**TO DO**
Only one span of the listing below is wanted: the lines from the one with "if empty is" through the one with "for node in", reproduced exactly, both ends kept.
************
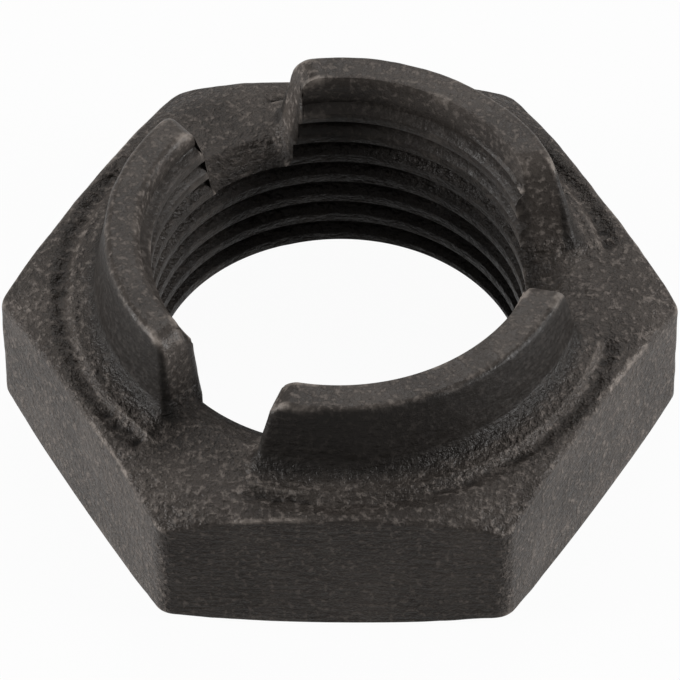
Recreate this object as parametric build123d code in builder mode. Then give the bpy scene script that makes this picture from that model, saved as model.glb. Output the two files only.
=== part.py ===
from build123d import *
import math
import os

# Hot-forged castle nut, M20 x 1.5, 30 mm across flats.
# One piece: a low hexagon with three curved lugs standing on its top face,
# parted by three slots for the tab of a locking plate or a cotter. The lugs
# stand over three of the six corners and the slots lie over the other three.
# Sizes in millimetres. The bearing face lies on z = 0 and the thread runs up +Z.
# The bore is cut to the crests of the thread.

# --- hexagon ---------------------------------------------------------------
across_flats = 30.0
body_height = 8.5            # top face at the mouth of the thread
corner_radius = 1.0          # forged rounding down each of the six corners
seat_angle = 14.5            # chamfer that lifts the corners off the bearing face
seat_bulge = 20.0            # radius of its slight outward curve
crown_start = 14.2           # radius where the top face starts to curve down
crown_fall = 0.35            # drop of the top face from the thread out to there
corner_height = 6.9          # where that curve reaches the sharp corners

# --- thread ----------------------------------------------------------------
thread_size = 20.0
thread_depth = 0.5           # how far the worn crests of the M20 x 1.5 thread stand in
mouth_reach = 1.2            # the countersinks at both ends open out beyond the thread
lead_angle = 30.0            # upper countersink, from the top face; the lower is 45
relief_depth = 1.6           # smooth counterbore down from the tips of the lugs

# --- lugs ------------------------------------------------------------------
overall_height = 13.0
lug_count = 3
lug_wall = 1.75              # thickness at the tips
lug_draft = 9.0              # forging draft of the outer wall
lug_foot_round = 1.1         # where the outer wall runs out onto the shoulder
nose_round = 0.9             # where an end turns over into the tip
edge_break = 0.3             # along the outer edge of the tips and down the ends

# --- shoulder and groove left by the die round the foot of each lug --------
shoulder_reach = 1.85        # how far it stands out beyond the tips
shoulder_rise = 0.1          # above the top face beside it
shoulder_round = 0.5
groove_width = 1.0
groove_depth = 0.45

# --- slots -----------------------------------------------------------------
slot_half_angle = 12.0       # at the root of the lugs
slot_draft = 10.0            # the slots open out towards the top

# Derived sizes
corner_reach = across_flats / math.sqrt(3)         # to the corners before rounding
relief_radius = thread_size / 2
bore_radius = relief_radius - thread_depth
mouth_radius = relief_radius + mouth_reach
mouth_depth = mouth_radius - bore_radius
lug_outside = relief_radius + lug_wall
crown_edge_height = body_height - crown_fall
corner_lift = (corner_reach - across_flats / 2) * math.tan(math.radians(seat_angle))
lead_depth = mouth_depth * math.tan(math.radians(lead_angle))
shoulder_radius = lug_outside + shoulder_reach
shoulder_top = crown_edge_height + shoulder_rise
groove_floor = crown_edge_height - groove_depth
groove_radius = shoulder_radius + groove_width / 2
lug_foot_height = shoulder_top + 0.3
wall_run = (overall_height - lug_foot_height) * math.tan(math.radians(lug_draft))
lug_foot_radius = lug_outside + wall_run
relief_floor = overall_height - relief_depth
root_height = body_height - 2 * lead_depth         # how deep the lugs are rooted
slot_reach = corner_reach * math.tan(math.radians(slot_half_angle))


def radius_of(edge):
    """Distance of the middle of an edge from the thread axis."""
    return math.hypot(edge.center().X, edge.center().Y)


def height_of(edge):
    return edge.center().Z


# Three tapering wedges that part the lugs.
with BuildPart() as slots:
    with BuildSketch(mode=Mode.PRIVATE) as wedge:
        with BuildLine():
            Polyline(
                (0, 0),
                (corner_reach, -slot_reach),
                (corner_reach, slot_reach),
                close=True,
            )
        make_face()
    with BuildSketch(Plane.XY.offset(root_height)):
        with PolarLocations(0, lug_count):
            add(wedge.sketch)
    extrude(amount=overall_height - root_height, taper=-slot_draft)

# The shallow groove outside each shoulder, left out where the slots run.
with BuildPart() as grooves:
    with BuildSketch(Plane.XZ):
        with BuildLine():
            Polyline(
                (groove_radius - groove_width, body_height + 1),
                (groove_radius, groove_floor),
                (groove_radius + groove_width / 2, crown_edge_height),
                (groove_radius + groove_width / 2, body_height + 1),
                close=True,
            )
        make_face()
    revolve(axis=Axis.Z)
    add(slots.part, mode=Mode.SUBTRACT)

# The crown of lugs: one turned ring, its outer wall drafted and run out on the
# shoulder, then parted by three tapering slots.
with BuildPart() as lugs:
    with BuildSketch(Plane.XZ):
        with BuildLine():
            Polyline(
                (bore_radius, root_height),
                (bore_radius, relief_floor),
                (relief_radius, relief_floor + relief_radius - bore_radius),
                (relief_radius, overall_height),
                (lug_outside, overall_height),
                (lug_foot_radius, lug_foot_height),
                (shoulder_radius, shoulder_top),
                (groove_radius, groove_floor),
                (groove_radius, root_height),
                close=True,
            )
        make_face()
        foot = vertices().sort_by_distance((lug_foot_radius, lug_foot_height))[0]
        fillet(foot, radius=lug_foot_round)
        brow = vertices().sort_by_distance((shoulder_radius, shoulder_top))[0]
        fillet(brow, radius=shoulder_round)
    revolve(axis=Axis.Z)

    add(slots.part, mode=Mode.SUBTRACT)

    # Turn the noses over first, then break the outer edge of each lug in one run
    tips = faces().group_by(Axis.Z)[-1]
    fillet(tips.edges().filter_by(GeomType.CIRCLE, reverse=True), radius=nose_round)
    upper_edges = edges().filter_by(
        lambda e: height_of(e) > lug_foot_height + lug_foot_round
    )
    outer_edges = upper_edges.filter_by(lambda e: radius_of(e) > lug_outside - 0.5)
    rims = outer_edges.filter_by(GeomType.CIRCLE).group_by(height_of)[-1]
    sides = outer_edges.filter_by(GeomType.CIRCLE, reverse=True)
    chamfer(rims + sides, length=edge_break)

# The nut: a rounded six-sided bar, trimmed by one turned profile that gives the
# bearing-face chamfer and the curved crown, then bored, and the lugs forged on.
with BuildPart() as castle_nut:
    with BuildSketch():
        RegularPolygon(across_flats / 2, 6, major_radius=False)
        fillet(vertices(), radius=corner_radius)
    extrude(amount=body_height)
    with BuildSketch(Plane.XZ):
        with BuildLine():
            top = Polyline(
                (0, body_height),
                (bore_radius, body_height),
                (crown_start, crown_edge_height),
            )
            crown = TangentArc(top @ 1, (corner_reach, corner_height), tangent=top % 1)
            side = Line(crown @ 1, (corner_reach, corner_lift))
            seat = RadiusArc(side @ 1, (across_flats / 2, 0), seat_bulge)
            Polyline(seat @ 1, (0, 0), top @ 0)
        make_face()
    revolve(axis=Axis.Z, mode=Mode.INTERSECT)

    with BuildSketch(Plane.XZ):
        with BuildLine():
            Polyline(
                (0, 0),
                (mouth_radius, 0),
                (bore_radius, mouth_depth),
                (bore_radius, body_height - lead_depth),
                (mouth_radius + mouth_depth, body_height + lead_depth),
                (0, body_height + lead_depth),
                close=True,
            )
        make_face()
    revolve(axis=Axis.Z, mode=Mode.SUBTRACT)
    add(grooves.part, mode=Mode.SUBTRACT)
    add(lugs.part)

os.makedirs("parts", exist_ok=True)
castle_nut.part.label = "castle_nut"
export_step(castle_nut.part, "parts/castle_nut.step")
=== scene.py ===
import math

import bmesh
import bpy
import numpy as np
from mathutils import Matrix, Vector


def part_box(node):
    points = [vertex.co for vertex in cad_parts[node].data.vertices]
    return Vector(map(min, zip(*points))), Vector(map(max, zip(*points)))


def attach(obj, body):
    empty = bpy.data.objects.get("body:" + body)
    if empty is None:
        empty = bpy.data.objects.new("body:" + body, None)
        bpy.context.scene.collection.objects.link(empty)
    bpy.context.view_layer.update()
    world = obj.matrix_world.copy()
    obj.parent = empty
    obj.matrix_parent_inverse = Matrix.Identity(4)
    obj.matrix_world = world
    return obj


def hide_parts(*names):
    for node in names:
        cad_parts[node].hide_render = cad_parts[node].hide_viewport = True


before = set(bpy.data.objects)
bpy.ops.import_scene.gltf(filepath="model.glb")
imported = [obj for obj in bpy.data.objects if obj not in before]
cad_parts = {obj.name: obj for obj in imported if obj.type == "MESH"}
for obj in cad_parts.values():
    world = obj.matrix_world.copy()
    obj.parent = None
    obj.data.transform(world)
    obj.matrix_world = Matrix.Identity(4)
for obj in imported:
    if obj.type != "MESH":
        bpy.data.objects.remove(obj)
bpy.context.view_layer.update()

# The nut is modelled in millimetres in the CAD frame and scaled to metres at the end.
MM = 0.001
low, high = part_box("castle_nut")
FLATS = (high.y - low.y) / MM
HEIGHT = (high.z - low.z) / MM
CORNER = FLATS / math.sqrt(3)

# --- sizes of the real nut, in millimetres ---------------------------------
CORNER_ROUND = 1.0
TOP = 8.5                # top face at the mouth of the thread
CROWN_START = 14.2       # where the top face starts to curve down
CROWN_SLOPE = 0.0745     # gentle fall of the top face out to there
CROWN_CURVE = 0.105      # how quickly it falls beyond
RIM_ROUND = 0.3
SEAT_SLOPE = 0.21        # chamfer of the bearing face under the corners
SEAT_CURVE = 0.03
SEAT_ROUND = 0.15

CREST = 9.5              # thread crests, worn wide and flat
ROOT = 10.0
PITCH = 1.5
CREST_HALF = 0.28        # half width of a crest, up the thread
FLANK_RUN = 0.29
BURR = 0.035             # lips turned up along the edges of a crest
FIRST_CREST = 3.42       # height of a crest at the back of the nut
MOUTH = 11.2
MOUTH_DEPTH = 1.7
LEAD_SLOPE = 0.49        # countersink that opens the thread into the slots
LEAD_HEIGHT = 7.5
RELIEF_DEPTH = 1.6

LUG_OUTSIDE = 11.75
LUG_DRAFT = math.radians(9)
LUG_ROOT = 6.54
NOSE_ROUND = 0.9
EDGE_ROUND = 0.35
FOOT_ROUND = 0.8
FLOOR_ROUND = 0.7        # where the ends meet the floor of the slots
SHOULDER = (12.7, 13.62)
SHOULDER_RISE = 0.12
GROOVE_DEPTH = 0.22

# Unevenness of the forged skin: depth, size of the swells and seed of each layer.
SKIN = ((0.022, 5.0, 11), (0.016, 1.6, 12), (0.007, 0.7, 13))

# Each lug: middle angle, height against the nominal one, and its two ends in
# order of angle. An end is its half angle from the middle of the slot at the
# root, its draft, both in degrees, and the rounding of its inner edge.
LUGS = (
    (60, 0.3, (9.4, 22, 0.25), (12, 10, 0.2)),
    (180, 0.0, (12, 10, 0.2), (12, 10, 0.55)),
    (300, -0.4, (9.2, 10, 0.2), (12, 10, 0.25)),
)


def ease(a, b, x):
    """Smooth step from 0 at a to 1 at b."""
    t = np.clip((x - a) / (b - a), 0, 1)
    return t * t * (3 - 2 * t)


def round_off(a, b, radius):
    """What lies inside both a and b, with the edge between them rounded."""
    corner = np.hypot(np.maximum(radius - a, 0), np.maximum(radius - b, 0))
    return np.maximum(radius, np.minimum(a, b)) - corner


def fill_in(a, b, radius):
    """What lies inside a or b, with the corner between them filled."""
    corner = np.hypot(np.maximum(radius + a, 0), np.maximum(radius + b, 0))
    return np.minimum(-radius, np.maximum(a, b)) + corner


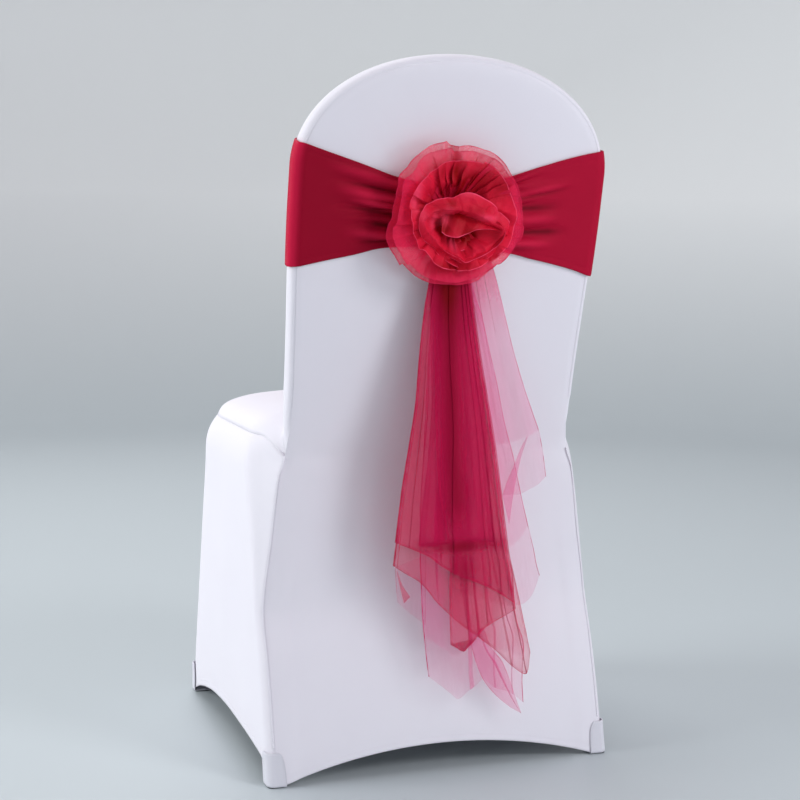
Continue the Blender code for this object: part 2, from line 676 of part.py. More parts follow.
************
**ANSWER TO THE PROBLEM**
    if empty is None:
        empty = bpy.data.objects.new("body:" + body, None)
        bpy.context.scene.collection.objects.link(empty)
    bpy.context.view_layer.update()
    world = obj.matrix_world.copy()
    obj.parent = empty
    obj.matrix_parent_inverse = Matrix.Identity(4)
    obj.matrix_world = world
    return obj


def hide_parts(*names):
    for node in names:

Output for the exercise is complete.